-- start ENTRIES SHOWN --

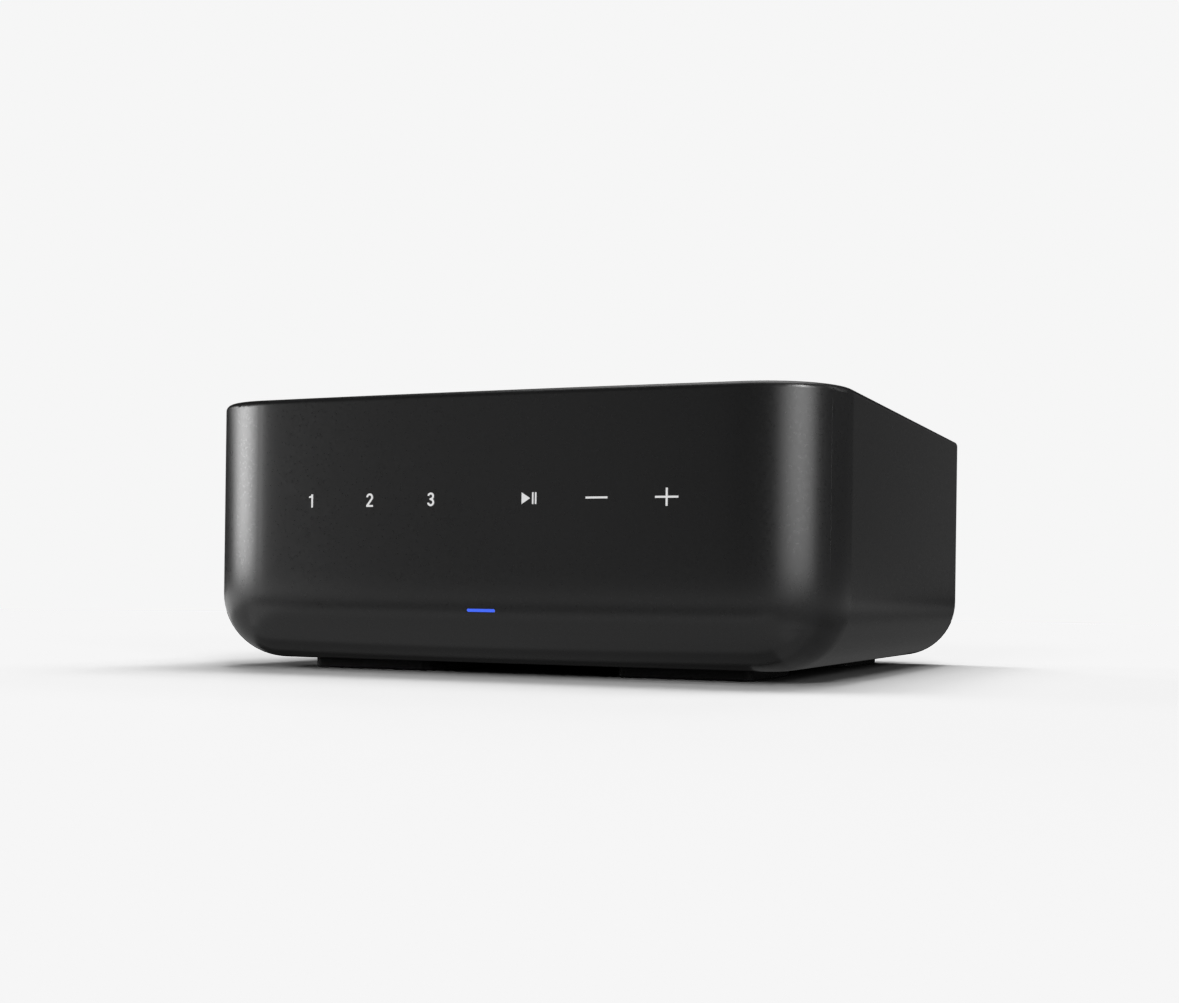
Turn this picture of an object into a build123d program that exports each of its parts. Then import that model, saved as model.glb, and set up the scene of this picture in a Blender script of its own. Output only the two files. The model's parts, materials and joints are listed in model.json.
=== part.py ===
from build123d import *
import math
import os

os.makedirs("parts", exist_ok=True)

# ---------------------------------------------------------------- driving dimensions, mm
# Frame: X to the right seen from the front, Y to the rear, Z up.
# The origin is under the middle of the whole object, on the surface that it stands on.
WIDTH = 217.0            # over the side walls
HEIGHT = 88.0            # over the feet
FRONT_Y = -108.5         # middle of the slightly convex front
BACK_Y = 91.5            # rear edge of the housing
FOOT_H = 3.5             # gap under the body
CORNER_R = 27.0          # vertical front corners
BELLY_R = 21.4           # rolled edge under the front and the sides
TOP_R = 2.0              # soft edge round the top
BOW = 1.54               # how far the front bulges over its flat width
WALL = 2.8               # moulded wall

KEY_Z = 54.7             # height of the row of touch symbols
LED_Z = 20.5             # height of the status light
LED_W, LED_H = 9.6, 0.95
KEY_X = {
    "icon_1": -61.73, "icon_2": -39.73, "icon_3": -17.73,
    "icon_play_pause": 15.92, "icon_minus": 37.92, "icon_plus": 59.93,
}
INLAY = 0.6              # depth of the clear inlays in the front wall

PLATE_T = 1.2            # steel base plate
PLATE_Z0 = FOOT_H + 0.1
PLATE_Z1 = PLATE_Z0 + PLATE_T
PLATE_X = 85.0
PLATE_Y0, PLATE_Y1 = -85.0, 90.0

PANEL_Y0, PANEL_Y1 = 88.3, 89.8   # rear panel, set 1.7 mm inside the housing's edge
PANEL_GAP = 0.25

BASE_SCREWS_HOUSING = [(-24.0, -76.0), (24.0, -76.0), (-80.0, 3.0), (80.0, 3.0)]
BASE_SCREWS_PANEL = [(-24.0, 79.5), (24.0, 79.5)]
REAR_SCREWS = [(-99.5, 68.0), (99.5, 68.0), (-99.5, 36.0), (99.5, 36.0), (-60.0, 80.3), (60.0, 80.3)]
SCREW_R = 1.4            # shank
PILOT_R = 1.45

LOW_Z = 10.8             # underside of the two lower boards
PCB_T = 1.6
MAIN_Z = 52.8            # underside of the streaming board
MAIN_TOP = MAIN_Z + PCB_T
LOW_TOP = LOW_Z + PCB_T

# rear sockets: centre X, centre Z
MAINS_X, MAINS_Z = -70.0, 31.0
LAN_X = -47.0
USB_X = -26.0
HDMI_X = -5.0
OPT_X = 15.0
JACK_X, JACK_Z = 32.0, MAIN_TOP + 5.2
PAIR_X, PAIR_Z = 47.0, MAIN_TOP + 4.4
RCA_X = (-29.0, -15.0)
RCA_Z = (24.0, 38.0)
POST_X = (20.0, 39.0, 58.0, 77.0)
POST_Z = 31.0

STUD_R = 3.0             # binding post stem
BANANA_R = 2.05          # socket for a 4 mm plug
WASHER_Y0, WASHER_Y1 = 93.9, 95.1
NUT_Y0, NUT_Y1 = 95.2, 108.5
NUT_R = 7.3
NUT_BORE_R = 3.05
PORT_R = 2.6             # wire hole across the post
NUT_TRAVEL = 4.0         # five turns of a 0.8 mm thread

FRONT_R = ((WIDTH / 2 - CORNER_R) ** 2 + BOW**2) / (2 * BOW)
ARC_CY = FRONT_Y + FRONT_R


def front_y(x):
    """Y of the convex front at X."""
    return ARC_CY - math.sqrt(FRONT_R**2 - x * x)


def plan_outline(inset, back_y):
    """Closed outline of the body seen from above: bowed front, round corners, straight sides."""
    cx = WIDTH / 2 - CORNER_R
    cy = ARC_CY - math.sqrt((FRONT_R - CORNER_R) ** 2 - cx * cx)
    ux, uy = cx / (FRONT_R - CORNER_R), (cy - ARC_CY) / (FRONT_R - CORNER_R)
    r, big = CORNER_R - inset, FRONT_R - inset
    tx, ty = big * ux, ARC_CY + big * uy
    sx = WIDTH / 2 - inset
    half = math.atan2(uy, ux) / 2
    mx, my = cx + r * math.cos(half), cy + r * math.sin(half)
    ThreePointArc((-tx, ty), (0, FRONT_Y + inset), (tx, ty))
    ThreePointArc((tx, ty), (mx, my), (sx, cy))
    Line((sx, cy), (sx, back_y))
    Line((sx, back_y), (-sx, back_y))
    Line((-sx, back_y), (-sx, cy))
    ThreePointArc((-sx, cy), (-mx, my), (-tx, ty))


def body_form(inset, z0, z1, back_y, belly_r, top_r):
    """The body's form, or its hollow: plan outline with a rolled lower edge and a soft upper one."""
    with BuildPart() as form:
        with BuildSketch(Plane.XY.offset(z0)):
            with BuildLine():
                plan_outline(inset, back_y)
            make_face()
        extrude(amount=z1 - z0)
        low = form.faces().sort_by(Axis.Z)[0].edges().sort_by(Axis.Y)[:-1]
        fillet(low, belly_r)
        if top_r:
            high = form.faces().sort_by(Axis.Z)[-1].edges().sort_by(Axis.Y)[:-1]
            fillet(high, top_r)
    return form.part


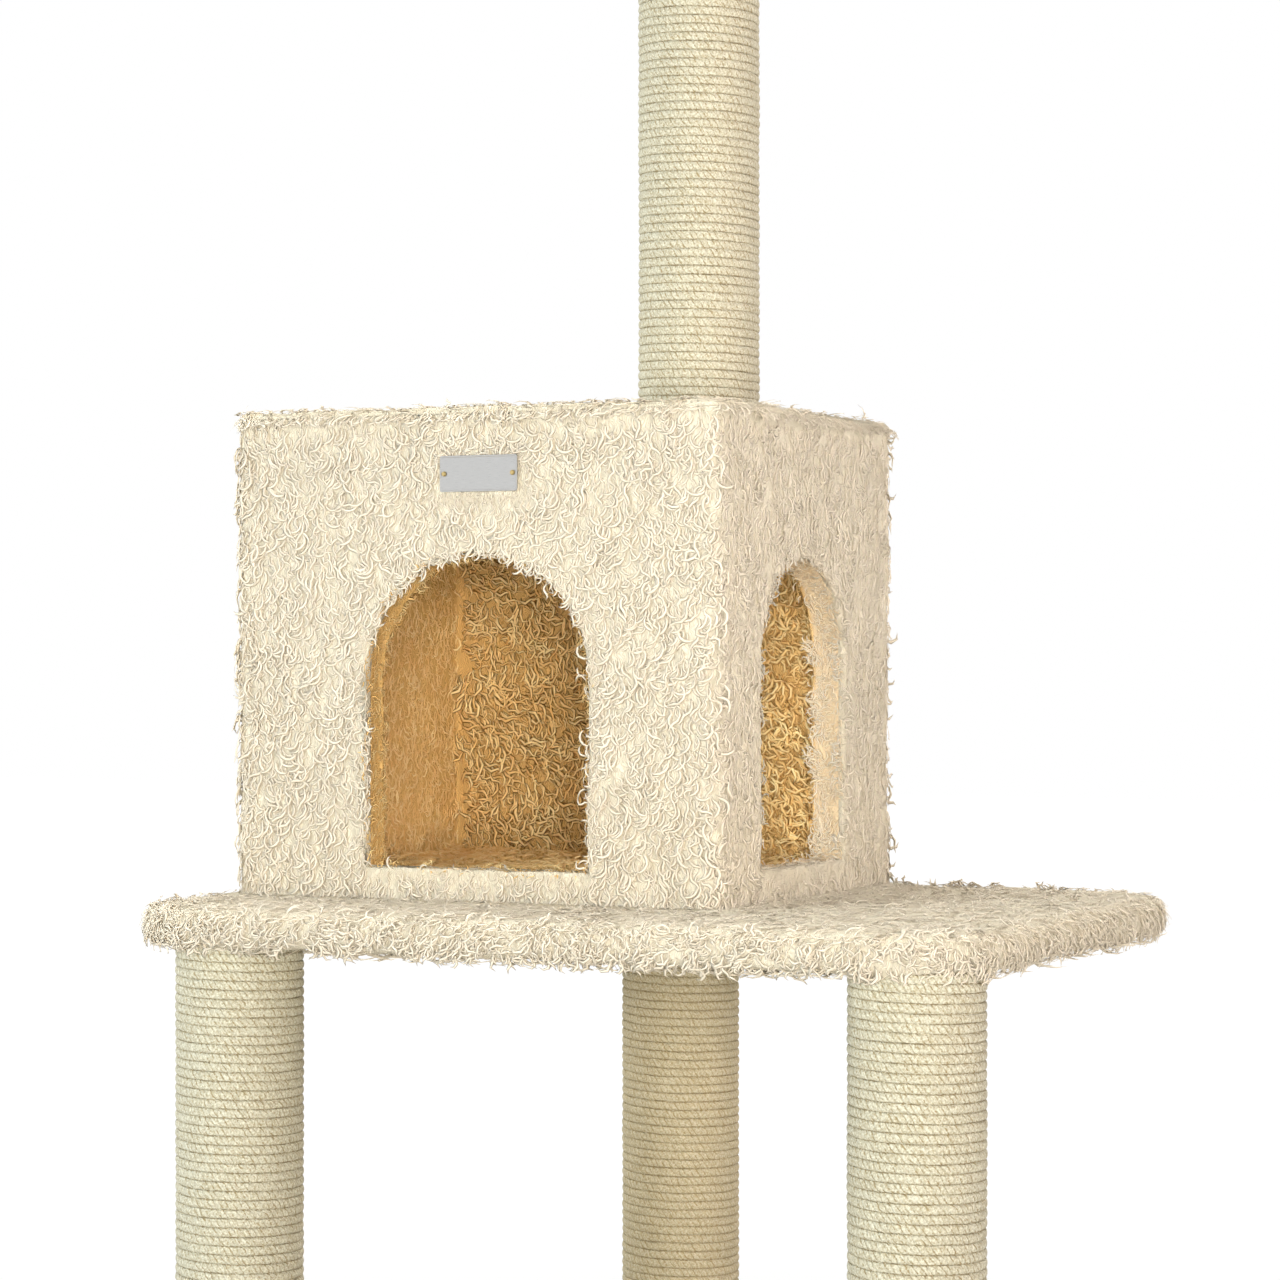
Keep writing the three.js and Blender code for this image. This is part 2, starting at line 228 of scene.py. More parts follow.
zinc = Finish("zinc_plated_steel", {"Metallic": 1})
place = zinc.place()
frost = zinc.noise(place, 1.5 * MM, 4)
zinc.feed("Base Color", zinc.mix(frost, (0.5, 0.52, 0.55, 1), (0.74, 0.75, 0.76, 1)))
zinc.feed("Roughness", frost * 0.3 + 0.22)
steel = ("_bolt", "_washer", "_stud", "_tee_nut")
paint(zinc, *(name for name in cad if name.endswith(steel) or name.startswith("box_screw_")))


# ---- Sisal rope -------------------------------------------------------------------------------------
# Three-strand natural sisal rope, 6 mm thick. It is wound round each tube in tight turns and glued, and
# its ends are stapled, tucked under the plush at the post's foot and head.

POST_RADIUS = 43 * MM
ROPE_HEIGHT = 3.4 * MM  # half of each, as the rope is pulled flat against the tube
ROPE_DEPTH = 2.1 * MM
ROPE_PITCH = 6.13 * MM
ROPE_LAY = 13 * MM  # the length in which a strand goes once round the rope
ROPE_STEPS = 52  # per turn round the post
ROPE_SIDES = 9
HIDDEN_BROWN = 0.36  # how much browner the back post's rope is than the others'

sisal = Finish("sisal_rope", {"Roughness": 0.85, "Specular IOR Level": 0.25})
wound = sisal.node("ShaderNodeAttribute", {"attribute_name": "rope"}, output="Vector")
run, around, brown = (sisal.node("ShaderNodeSeparateXYZ", None, {0: wound}, i) for i in range(3))
place = sisal.place()
waver = sisal.noise(place, 6 * MM, 3) * 0.3
twist = around + waver - run / ROPE_LAY
strand = (twist * (3 * math.pi)).math("COSINE").math("ABSOLUTE")
drawn = sisal.node("ShaderNodeCombineXYZ", None, {0: run / (5 * MM), 1: twist * 24})
fibres = sisal.node("ShaderNodeTexNoise", None, {"Vector": drawn, "Scale": 1, "Detail": 4})
patches = sisal.noise(place, 35 * MM)
speck = sisal.noise(place, 1.3 * MM, 3)
inward = (around * math.tau).math("COSINE")
frayed = sisal.spread(sisal.noise(place, 4 * MM, 2), 0.4, 0.6)
pale = sisal.mix(patches, (0.59, 0.57, 0.46, 1), (0.66, 0.64, 0.53, 1))
dull = sisal.mix(sisal.spread(fibres, 0.35, 0.6), (0.48, 0.42, 0.28, 1), pale)
between = (1 - sisal.spread(strand, 0.1, 0.5)) * frayed
groove = sisal.mix(between, dull, (0.34, 0.26, 0.13, 1))
seam = sisal.spread(inward, -0.7, -0.2) * (frayed * 0.5 + 0.4)
groove = sisal.mix(seam, groove, (0.26, 0.18, 0.07, 1))
flecked = sisal.mix(sisal.spread(speck, 0.5, 0.66) * 0.5, groove, (0.32, 0.24, 0.12, 1))
straw = sisal.mix((1 - sisal.spread(speck, 0.34, 0.48)) * 0.6, flecked, (0.82, 0.79, 0.65, 1))
sisal.feed("Base Color", sisal.mix(brown, straw, (0.42, 0.31, 0.14, 1)))
sisal.bump(fibres * 0.4 + sisal.spread(strand, 0.0, 0.6) * 0.6, 0.9, 0.9 * MM)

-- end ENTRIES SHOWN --

_CHALLENGE_. Copy out precisely the lines from the line with "Keep writing the" to the line with "HIDDEN_BROWN = 0.36" in the material above, including those two lines and omitting all the rest.

_COMPLETED EXERCISE_.
Keep writing the three.js and Blender code for this image. This is part 2, starting at line 228 of scene.py. More parts follow.
zinc = Finish("zinc_plated_steel", {"Metallic": 1})
place = zinc.place()
frost = zinc.noise(place, 1.5 * MM, 4)
zinc.feed("Base Color", zinc.mix(frost, (0.5, 0.52, 0.55, 1), (0.74, 0.75, 0.76, 1)))
zinc.feed("Roughness", frost * 0.3 + 0.22)
steel = ("_bolt", "_washer", "_stud", "_tee_nut")
paint(zinc, *(name for name in cad if name.endswith(steel) or name.startswith("box_screw_")))


# ---- Sisal rope -------------------------------------------------------------------------------------
# Three-strand natural sisal rope, 6 mm thick. It is wound round each tube in tight turns and glued, and
# its ends are stapled, tucked under the plush at the post's foot and head.

POST_RADIUS = 43 * MM
ROPE_HEIGHT = 3.4 * MM  # half of each, as the rope is pulled flat against the tube
ROPE_DEPTH = 2.1 * MM
ROPE_PITCH = 6.13 * MM
ROPE_LAY = 13 * MM  # the length in which a strand goes once round the rope
ROPE_STEPS = 52  # per turn round the post
ROPE_SIDES = 9
HIDDEN_BROWN = 0.36  # how much browner the back post's rope is than the others'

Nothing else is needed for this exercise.